# Chasing the M3: A Cautionary Alignment Tale



## Groucho (Sep 11, 2004)

A version of part of this was buried in a strut-rub thread...but since it, in fact, had nothing to do with strut rub I've decided to make another thread piling together all I know now...I figure the more detail we give as to each others suspension tweaks the more we'll all learn. That's why we post and read here, right? 

_Ahem._ 

*Background- *_My goal is to build a true BMW M3 slayer for a fraction of the Bavarian's price. We already have the power- I want the handling now. Regardless of the track, I want the poise to tackle an E46 M3. (Obviously, my next major mod will be brakes as the ones on the '04 are only slightly better than sticking your arm out of the window.)

In pursuit of this goal, my '04 M6 had a full suspension revamp about 20k miles ago, with a full Pedders / Prothane bushing kit, Yellow Koni struts, and Hotchkis sways fore and aft. I had Corvette suspension guru Dick Guldstrand's shop do the install and setup. I'm unsure as to my 18" wheel offset- I'll measure that this weekend. 

My typical daily drive is ~230 mile round trip- mostly over mountain highways but ~1/4 of it in LA traffic. I throw that in because if you don't pile on the miles like I do, you may not care much about heavier tire wear._

OK. So much for back story.

Came in to work Monday morning through a raging downpour on the Grapevine, and was rather freaked out by the fact that in order to keep the front tires from hydroplaning, I had to keep my speed under 40 mph. I knew my tires were getting to the point where I need to think about replacing this set (I had ~33k miles on the Dunlop FM901 245/40Z18s), but I had no idea.

When I got to work, inspection showed that the extreme inner edge of my front left tire was badly trashed - down to cord and metal in places- while the rest of the tread was at least serviceable. Pix later. 

I'm glad I saw it, but it made my heart hammer in my chest. Just that morning, on the other side of the mountain (where it wasn't raining) I had gotten her up in to the 120 mph range. Dumb. 

I had just been under the car about 4000 miles before as I changed the oil...and gave the car a good once over and they seemed fine. I was more concerned about the fact that the damned B&M was leaking again- maybe that distracted me. But I digress...not preflighting my car more often and more carefully makes me guilty of the High Crime and Misdemeanor of Dumbassery.

My alignment was set _very_ aggressively at around 9 degrees of caster and 2-1/4 degrees of negative camber. This is bitchen for the track, but Doom City for street tires and long drives.

I've replaced the Dunlops for Goodyear F1 GS-D3s (great tires, BTW) and went back to the Vette gurus to get my alignment dialed back a bit.
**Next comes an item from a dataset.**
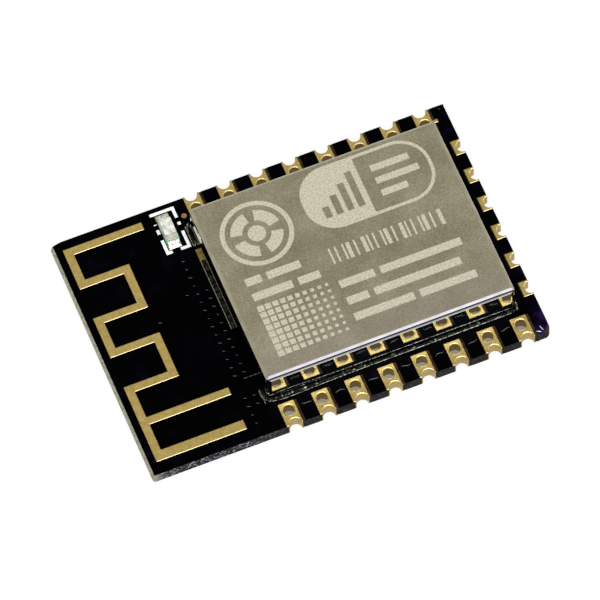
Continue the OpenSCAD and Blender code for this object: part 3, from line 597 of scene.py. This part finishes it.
def slabs(name, pieces):
    """One mesh of closed slabs. Each piece is a pair of (n, 2) arrays, its right and left edges
    in millimetres from the can's centre; the slab spans them from under the can's face to just
    over it. A pair whose first and last points agree closes on itself."""
    points, faces, base = [], [], 0
    for right_edge, left_edge in pieces:
        right_edge, left_edge = np.asarray(right_edge, float), np.asarray(left_edge, float)
        loop = np.allclose(right_edge[0], right_edge[-1])
        if loop:
            right_edge, left_edge = right_edge[:-1], left_edge[:-1]
        n = len(right_edge)
        ring = np.stack([right_edge, left_edge, left_edge, right_edge], axis=1)
        ring = ring + (can_centre.x, can_centre.y)
        height = np.broadcast_to(can_high.z / MM + np.array(
            [MARK_TOP, MARK_TOP, -MARK_DEPTH, -MARK_DEPTH])[None, :, None], (n, 4, 1))
        points.append(np.concatenate([ring, height], axis=2).reshape(-1, 3))
        here = np.arange(n if loop else n - 1)[:, None]
        there = (here + 1) % n
        k = np.arange(4)[None, :]
        quads = np.stack([4 * here + k, 4 * there + k, 4 * there + (k + 1) % 4,
                          4 * here + (k + 1) % 4], axis=2).reshape(-1, 4)
        caps = [] if loop else [[0, 1, 2, 3], [4 * n - 1, 4 * n - 2, 4 * n - 3, 4 * n - 4]]
        faces.append(np.concatenate([quads] + ([np.array(caps)] if caps else [])) + base)
        base += 4 * n
    make_piece(name, "shield_sheet", np.concatenate(points), np.concatenate(faces).tolist(), etched)


def bar(x0, y0, x1, y1):
    """A rectangle as two edges."""
    return [(x0, y0), (x1, y0)], [(x0, y1), (x1, y1)]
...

Got it dialed back to -1/4 deg camber, leaving the caster where it was at at 9 deg right, 8 left.

Problem with screwing around with the alignment is that it takes a good high-speed run to figure out what effect your adjustments will make...which is why they have warm-up days in racing. In this case, pulling it in that much has definitely dulled the sharp "Bimmer-esque" steering response. It's still better than stock, but after having it at -2+ deg it's a little like screwing while wearing a rubber. Think I'll set it to -1.25 deg as tire-wear / handling response compromise, as I obviously cannot afford to pop for $1k+ worth of tires every 5-6 months.
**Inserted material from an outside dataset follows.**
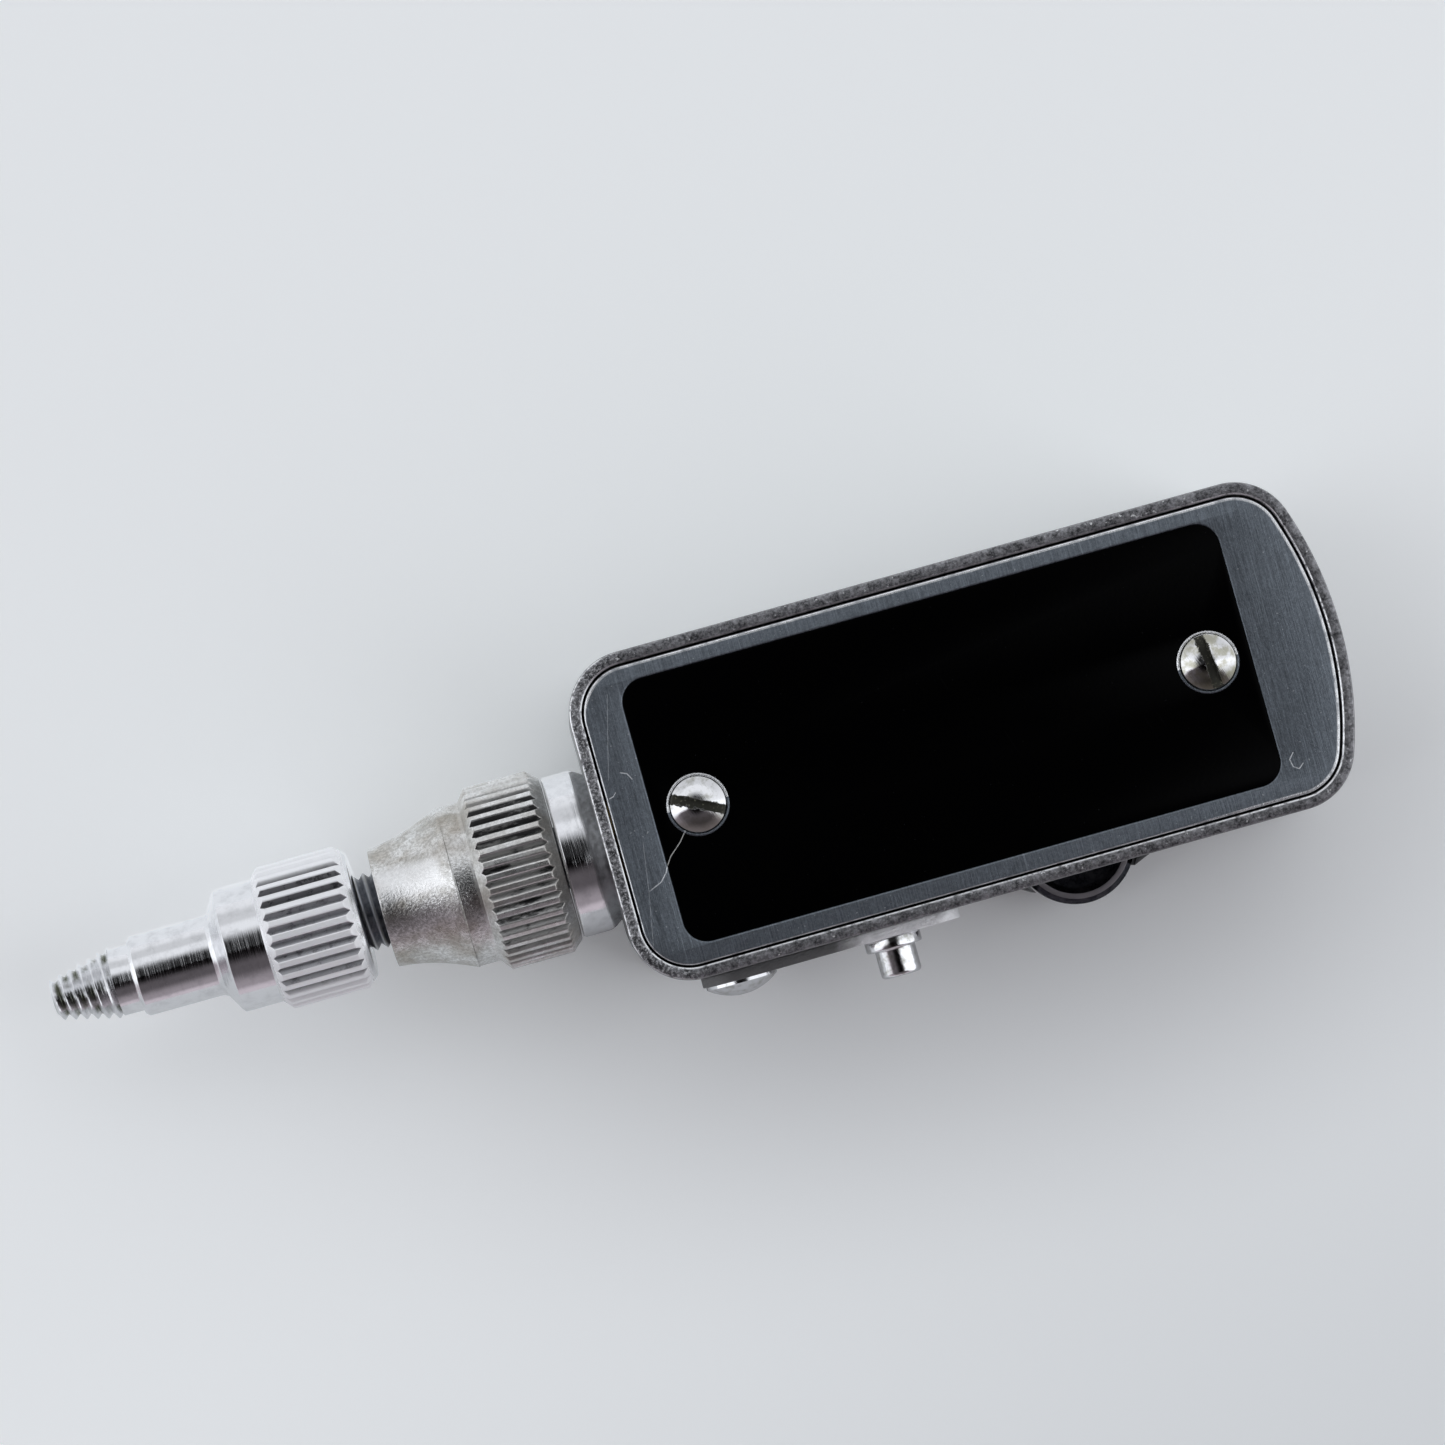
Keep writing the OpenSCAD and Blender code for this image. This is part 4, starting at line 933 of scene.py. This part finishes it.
def movement_steel():
    """Polished steel of the arbors, the rod and the spring."""
    finish = Finish("movement_steel")
    cloud = finish.grain(1.2, 4.0, 0.6)
    grain = finish.noise(finish.x * 3, finish.y * 12, finish.z * 12, 3.0, 0.7)
    finish.paint(finish.mixed((0.56, 0.57, 0.58), (0.4, 0.4, 0.41), cloud.step(0.4, 0.7)))
    finish.rough(0.18 + cloud * 0.14)
    finish.bump(grain, 0.004)
    return finish.material


def blued_steel():
    """Blued steel of the click and the screws."""
    finish = Finish("blued_steel")
    cloud = finish.grain(2.4, 4.0, 0.6)
    finish.paint(finish.mixed((0.045, 0.07, 0.2), (0.09, 0.07, 0.14), cloud.step(0.36, 0.7)))
    finish.rough(0.16 + cloud * 0.12)
    finish.bump(finish.grain(10.0), 0.003)
    return finish.material


def dressed(made, finish, body, slot, *nodes):
    """Gives a finished piece its material and its body, and hides the solids it stands for."""
    made.data.materials.clear()
    made.data.materials.append(finish)
    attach(made, body)
    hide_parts(*nodes)
    return made


def repaint(slot, finish):
    """Gives a finish to the solids of one slot that are shown as they are."""
    for item in frame["record"]["subparts"]:
        if item["material_slot"] == slot:
            solid = frame["nodes"][item["node"]]
            solid.data.materials.clear()
            solid.data.materials.append(finish)


# ---- the nose

def release_tip(chrome, knurl, thread):
    """The chrome tip: tapered screw thread, neck, barrel, step and small knurled grip."""
    screw = grown("tip_thread", thread, chrome, Start=X_THREAD_TIP * MM, End=0.0,
                  Start_Radius=THREAD_TIP_R * MM, End_Radius=THREAD_R * MM, Bore=ROD_BORE_R * MM,
                  Pitch=THREAD_PITCH * MM, Depth=THREAD_DEPTH * MM, Rows=60, Columns=96)
    profile = rounded([
        (-0.1, ROD_BORE_R, 0), (-0.1, 1.3, 0), (0.0, NECK_R, 0), (X_BARREL, NECK_R, 0.08),
        (X_BARREL, BARREL_R - 0.12, 0), (X_BARREL + 0.15, BARREL_R, 0.06),
        (X_STEP - 0.05, BARREL_R, 0.1), (X_STEP + 0.17, 2.07, 0.25),
        (X_STEP + 0.62, STEP_R - 0.14, 0.05), (X_STEP + 0.74, STEP_R, 0.05), (X_GRIP, STEP_R, 0.02),
        (GRIP_LANDS[0], GRIP_R, 0.1), (GRIP_LANDS[1], GRIP_R, 0.2),
        (X_GRIP_END - 0.04, GRIP_R - 0.46, 0.16), (X_GRIP_END, GRIP_R - 0.8, 0.04),
        (X_GRIP_END, TIP_BORE_R, 0.05), (TIP_BORE_START, TIP_BORE_R, 0),
        (TIP_BORE_START, SLEEVE_BORE_R, 0), (0.55, SLEEVE_BORE_R, 0), (0.55, ROD_BORE_R, 0),
    ])
    chamfers = [(X_GRIP, X_GRIP + 0.6, 2.9, 0.05), (X_GRIP_END - 0.75, X_GRIP_END, 2.9, 0.05)]
    body = turned("tip_body", divided(profile, chamfers), GRIP_GROOVES * 12)
    shaped(body, knurl, chrome, Grooves=GRIP_GROOVES, Land_Radius=GRIP_R * MM,
           Depth=KNURL_DEPTH * MM, Half_Width=KNURL_SIDE, Start=X_GRIP * MM, End=X_GRIP_END * MM)
    made = tidy(merged("tip_turning", screw, body), 30)
    return dressed(made, chrome, "tip", "bright_chrome", "release_tip")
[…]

Obviously, the optimum solution is a decent strut tower top caster adjustment plate & bushing- this would enable me to make the tweaks easily and when needed- dialed way back for everyday use, extreme for track day. The Noltek appears to be the only one out there. However, it looks cheap compared to some of the nice ones available for Bimmers...a billet block with settings engraved in the top for easy and more precise setting. Anyone know of such an animal?


----------



## b_a_betterperson (Feb 16, 2005)

Nope. What did Guldstrand say? Any recommendations from them?


----------



## Groucho (Sep 11, 2004)

b_a_betterperson said:


> Nope. What did Guldstrand say? Any recommendations from them?
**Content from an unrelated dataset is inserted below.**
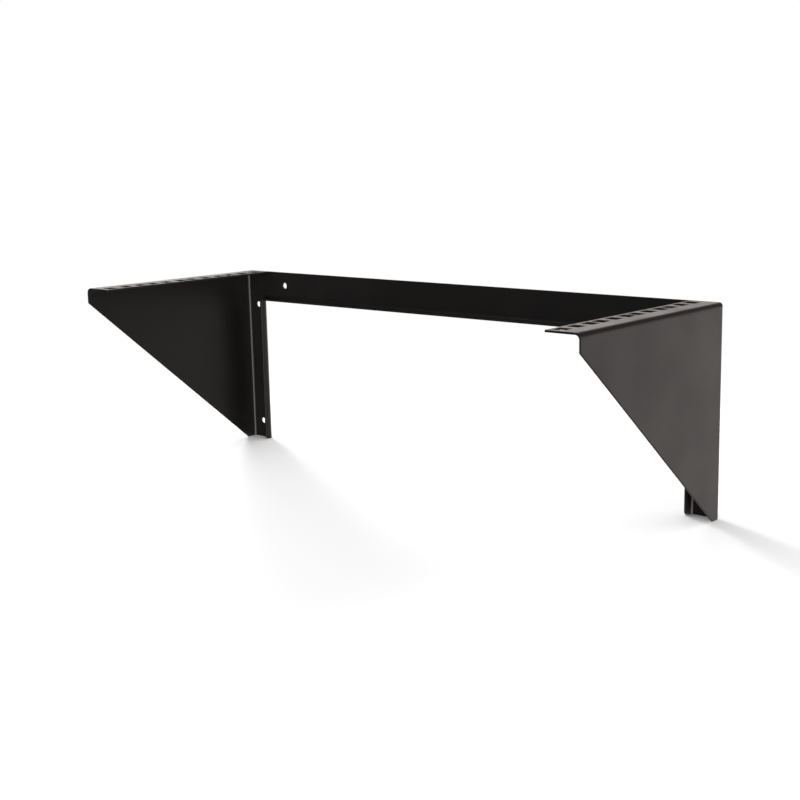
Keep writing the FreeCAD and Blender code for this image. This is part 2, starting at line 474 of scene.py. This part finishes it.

They didn't know of any...but they're Vette-centric.


----------



## Groucho (Sep 11, 2004)

BTW--- this is _exactly_ what I'm looking for...this plate assy, for E46 M3s, allows for adjustment of both caster and camber:





















> General Information
> Race camber plates (with solid spherical bearings) are great for the track, but what if you want to drive your car on the street too? That’s what the TMS E46M3 street style caster/camber plates are: A plate you can use on the street, still have the available adjustment of a race camber plate, and not have to put up with a harsh ride or replace the bearings every season.
> 
> The E46M3 STOCK strut mount only allows about ½ ° camber adjustment and no caster adjustment. For most track cars or street cars that occasionally see the track, that is not nearly enough. The stock strut mount is also set at an angle that is suited only for that position, and puts additional bending load on the strut if it is not in its original position. The TMS Caster/Camber Plates allow significant camber adjustment from approximately -1.2° to -3.85° and allows for the needed strut angle change.
> ...


----------



## GTODEALER (Jan 7, 2005)

Mother of God.... that has to be the nicest camber/caster plate I've ever seen!!


----------



## Subdriver (Dec 28, 2004)

Nice writeup Groucho. You've definitely experienced the two edged sword when trying to balance camber to achieve handling vs tire wear. On my vette I have nearly -3.0 degrees of camber in front, but never drive on the street... and I get rid of my tires about every 4 track days... so no issues with inside edge tire wear. 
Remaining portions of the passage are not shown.